In recent decades, many bird species have become less abundant across North America. A study published last fall in the journal Science found that the adult bird population has dropped by nearly 3 billion since 1970, with migratory species hit particularly hard. Habitat loss is the primary reason for this decline, although other threats such as pesticides and feral and outdoor cats are also taking a toll on birds.

While climate change is not the main culprit, however, the new findings suggest that it might act as a “threat multiplier,” says Clark Rushing, an assistant professor of ecology at Utah State University in Logan and coauthor of the new study. “These species that are already facing habitat loss and [other] types of threats are going to have a harder time adapting to changing conditions in the future if they have trouble shifting where they can breed,” he says.

He and his colleagues analyzed data collected by volunteer birders from 1972 to 2015 for the United States Geological Survey’s annual North American Breeding Bird Survey. The researchers focused on 32 species whose entire breeding grounds fell within the area covered by the survey. These included residential species like Carolina wrens and tufted titmice, as well as indigo buntings, hooded warblers, and other birds that spend their winters in Central America, the Caribbean, and South America. Scientists have often used the survey to investigate how bird populations have changed over the past 50 or so years. For the new study, Rushing and his team were more interested in where the birds were being spotted and whether their distributions were changing over time.

They saw that over the course of 43 years, birds that remain in place year-round or only migrate short distances have pushed the boundaries of their ranges northward by about half a degree in latitude (roughly 35 miles). By contrast, the total areas where long-distance migrants were spotted became smaller, with the southern boundaries of their breeding grounds edging northward.

The researchers included only birds from the eastern half of North America in their analysis.

“We purposefully picked a group of species that share similar habitat preferences,” Rushing says. If habitat destruction were forcing the birds to alter their ranges, the researchers would have expected to see a similar pattern across all the species they studied. The fact that migratory and residential birds responded so differently suggested that something else was driving their behavior.

As the continent has heated up over the past half-century, scientists have seen butterflies, birds, and a number of other animals venture into new territory. “For the resident species, this kind of slow, steady march north—which is exactly what we would predict under climate change—gives us some confidence that those birds are responding to climate change,” Rushing says.

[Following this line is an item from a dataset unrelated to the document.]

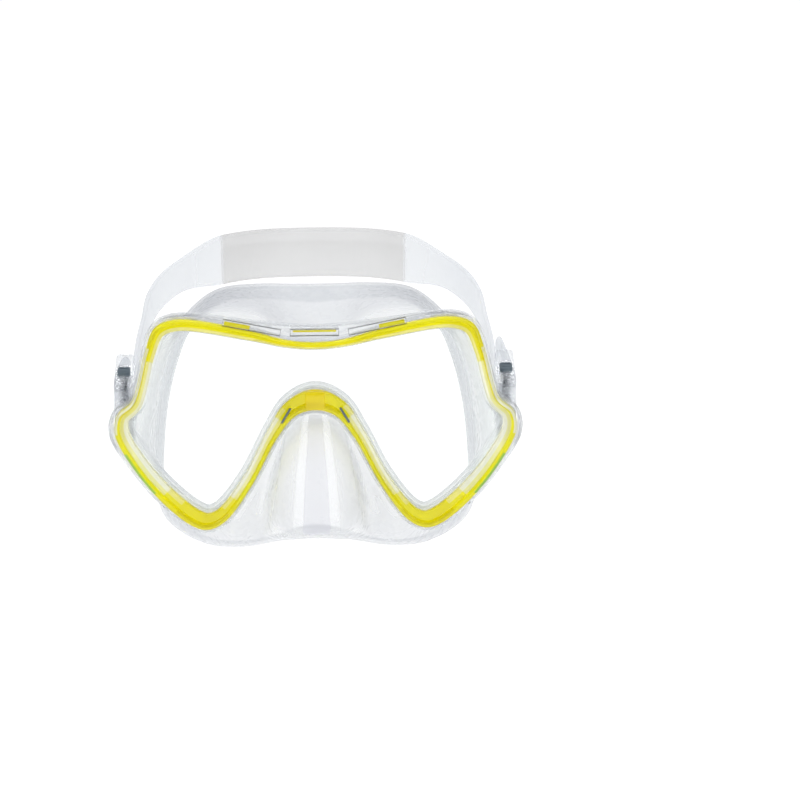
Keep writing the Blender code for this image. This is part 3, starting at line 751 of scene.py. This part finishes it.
def seal_edge(i):
    """The end of a column of stations: the roll behind its fold, and the edge of its lip."""
    fold_x, fold_z = SEAL[i]
    fold = Vector((fold_x, seal_depth(fold_x, fold_z), fold_z))
    inwards = Vector((-fold_x, 0, SEAL_MIDDLE_Z - fold_z)).normalized()
    length = SEAL_LIP + (SEAL_LIP_SIDE - SEAL_LIP) * fold_x / SEAL_HALF_X
    if i >= POCKET_START:
        length *= NOSE_LIP
    lip = fold + inwards * length
    lip.y = seal_depth(lip.x, lip.z) + LIP_BACK
    back = fold + inwards * SEAL_ROLL[0]
    back.y = fold.y + SEAL_ROLL[1]
    return [back, lip]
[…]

The reason that migratory birds reacted so differently could be related to how they time their spring voyage, he says. When winter fades in temperate habitats, there is an explosion of fresh greenery—and of caterpillars and other nutrient-packed insects that growing chicks depend on. Birds that arrive too late miss out on this feast and may not be able to feed all their offspring.

“Spring is happening earlier and earlier, but there’s some concern that migratory birds can’t keep pace with that change,” Rushing says. “If they’re showing up at the same time they always have, they’re kind of getting the rug pulled out underneath them when they get to the breeding grounds.”

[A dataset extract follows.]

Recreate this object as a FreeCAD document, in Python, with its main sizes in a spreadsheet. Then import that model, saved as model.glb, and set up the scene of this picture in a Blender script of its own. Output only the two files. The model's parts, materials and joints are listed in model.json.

Residential birds, on the other hand, are present whenever spring begins. “They can pick up on cues in the environment,” says Heath, who has also studied how climate change is impacting where migratory birds live. “Birds that are residential might be able to remain in their southern range because they can advance the timing of their breeding season to coincide with that earlier spring.”

One reason why migratory birds aren’t pushing into new northern territory could be the distance from their winter homes is simply too great. “They may already be right on the edge of how far they can migrate and survive those migration journeys to breed successfully,” Rushing says. Climate change may be exacerbating this problem by lessening rainfall in Central America and the Caribbean. “If it’s a dry winter, it’s harder for birds to find food and build up fat and energy reserves to undertake these epic thousands-of-miles spring migrations.”

In the future, Rushing and his colleagues plan to investigate whether birds that live in western North America or in other parts of the world are making similar adjustments to their geographic ranges. Birds in the mountainous western United States may face different impacts from climate change than their eastern brethren, he says, so they might not be shifting their ranges in quite the same way.